Exercise requirements:
Search the material below for the string "shown" and extract each line that has it.

Data lines:
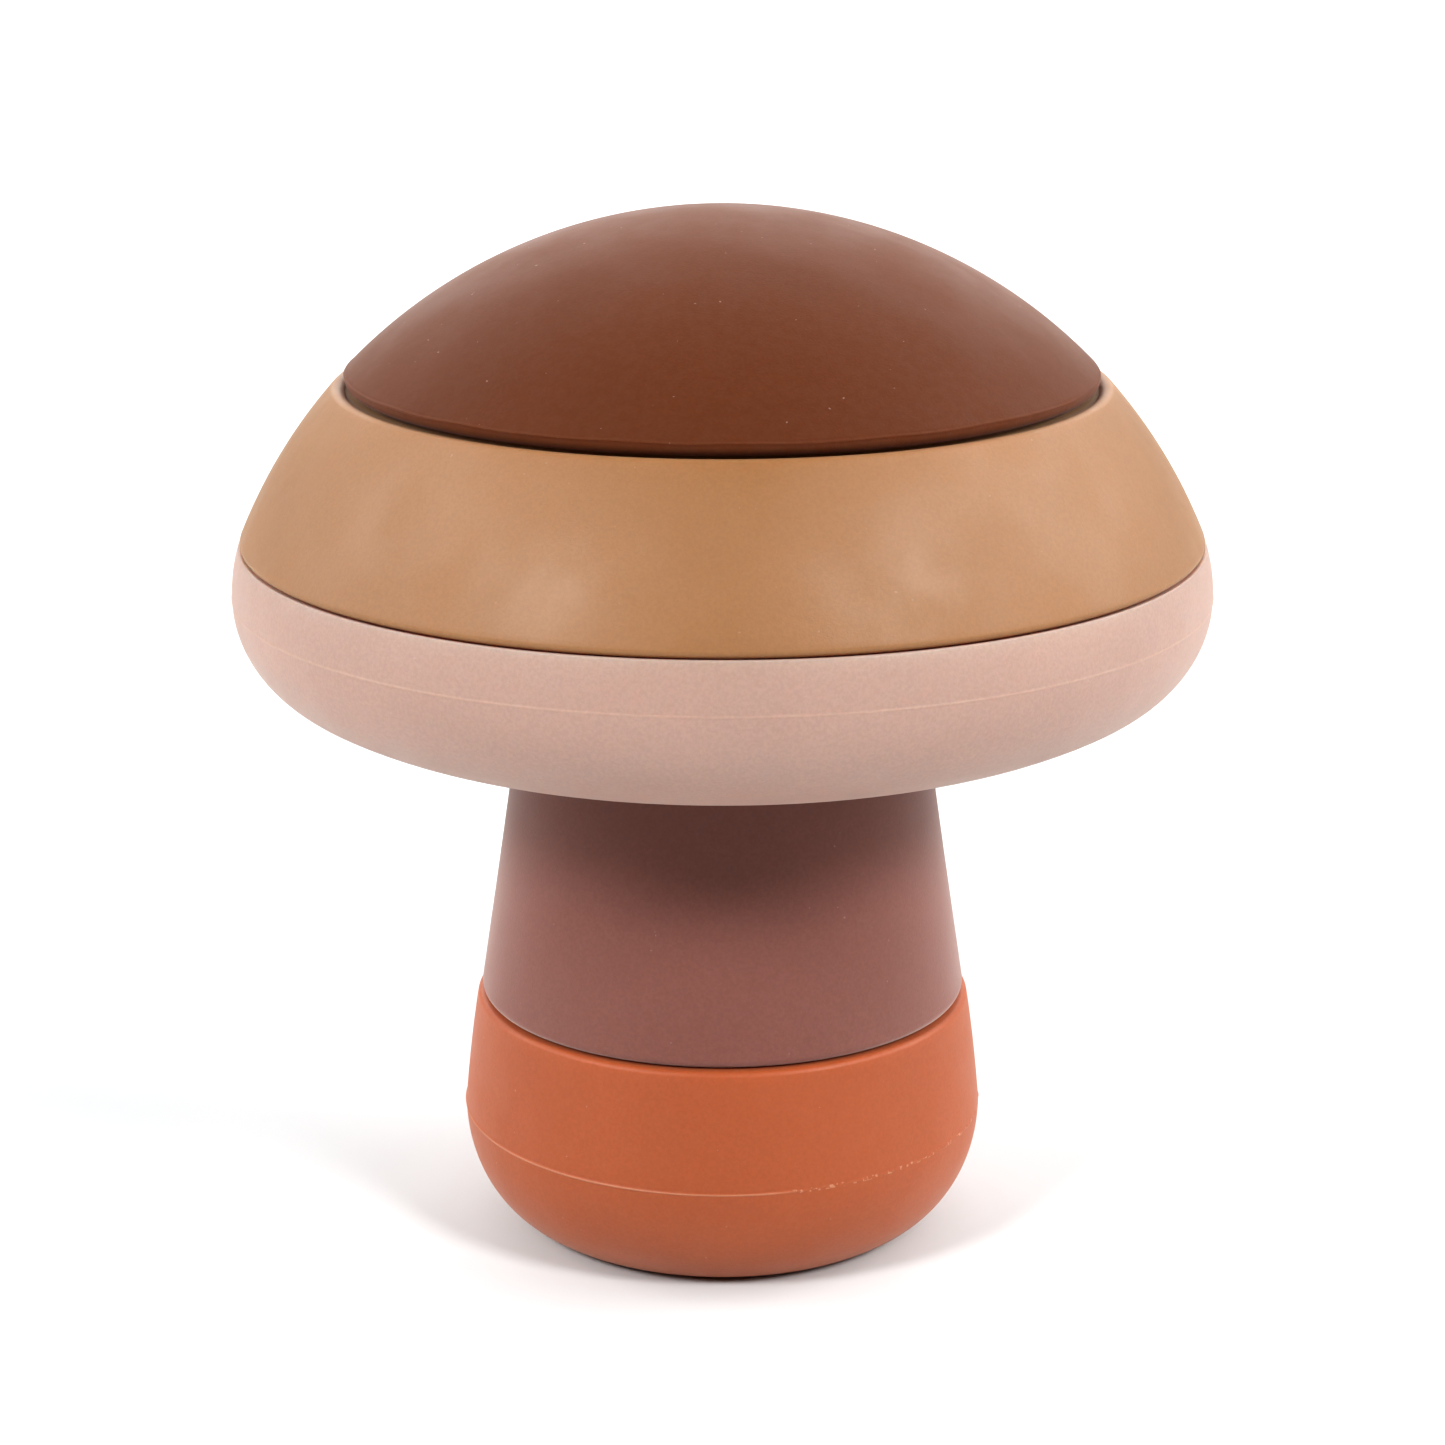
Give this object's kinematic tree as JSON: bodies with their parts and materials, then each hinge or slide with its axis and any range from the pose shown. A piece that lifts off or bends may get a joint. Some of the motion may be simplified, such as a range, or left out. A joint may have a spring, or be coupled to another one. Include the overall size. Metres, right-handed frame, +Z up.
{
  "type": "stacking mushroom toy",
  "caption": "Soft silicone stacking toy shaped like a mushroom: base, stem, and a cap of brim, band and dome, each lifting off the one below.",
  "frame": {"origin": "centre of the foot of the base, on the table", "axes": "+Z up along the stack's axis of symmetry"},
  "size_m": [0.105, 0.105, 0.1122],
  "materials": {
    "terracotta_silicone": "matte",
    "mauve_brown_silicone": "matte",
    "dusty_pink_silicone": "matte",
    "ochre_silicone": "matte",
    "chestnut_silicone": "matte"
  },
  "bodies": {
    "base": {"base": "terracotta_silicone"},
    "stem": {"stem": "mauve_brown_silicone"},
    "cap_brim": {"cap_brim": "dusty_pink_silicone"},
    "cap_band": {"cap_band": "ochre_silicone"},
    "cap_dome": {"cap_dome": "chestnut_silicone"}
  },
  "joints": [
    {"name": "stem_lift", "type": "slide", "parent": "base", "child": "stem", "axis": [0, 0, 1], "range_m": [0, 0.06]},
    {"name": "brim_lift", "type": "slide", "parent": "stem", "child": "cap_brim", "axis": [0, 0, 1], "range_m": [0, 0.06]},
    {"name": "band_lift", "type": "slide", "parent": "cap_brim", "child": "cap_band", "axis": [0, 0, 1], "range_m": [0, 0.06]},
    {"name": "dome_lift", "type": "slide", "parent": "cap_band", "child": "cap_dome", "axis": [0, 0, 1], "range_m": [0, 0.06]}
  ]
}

==

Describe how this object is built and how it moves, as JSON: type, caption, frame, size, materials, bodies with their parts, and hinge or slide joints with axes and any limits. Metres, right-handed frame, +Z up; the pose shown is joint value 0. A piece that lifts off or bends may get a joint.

Response:
Give this object's kinematic tree as JSON: bodies with their parts and materials, then each hinge or slide with its axis and any range from the pose shown. A piece that lifts off or bends may get a joint. Some of the motion may be simplified, such as a range, or left out. A joint may have a spring, or be coupled to another one. Include the overall size. Metres, right-handed frame, +Z up.
Describe how this object is built and how it moves, as JSON: type, caption, frame, size, materials, bodies with their parts, and hinge or slide joints with axes and any limits. Metres, right-handed frame, +Z up; the pose shown is joint value 0. A piece that lifts off or bends may get a joint.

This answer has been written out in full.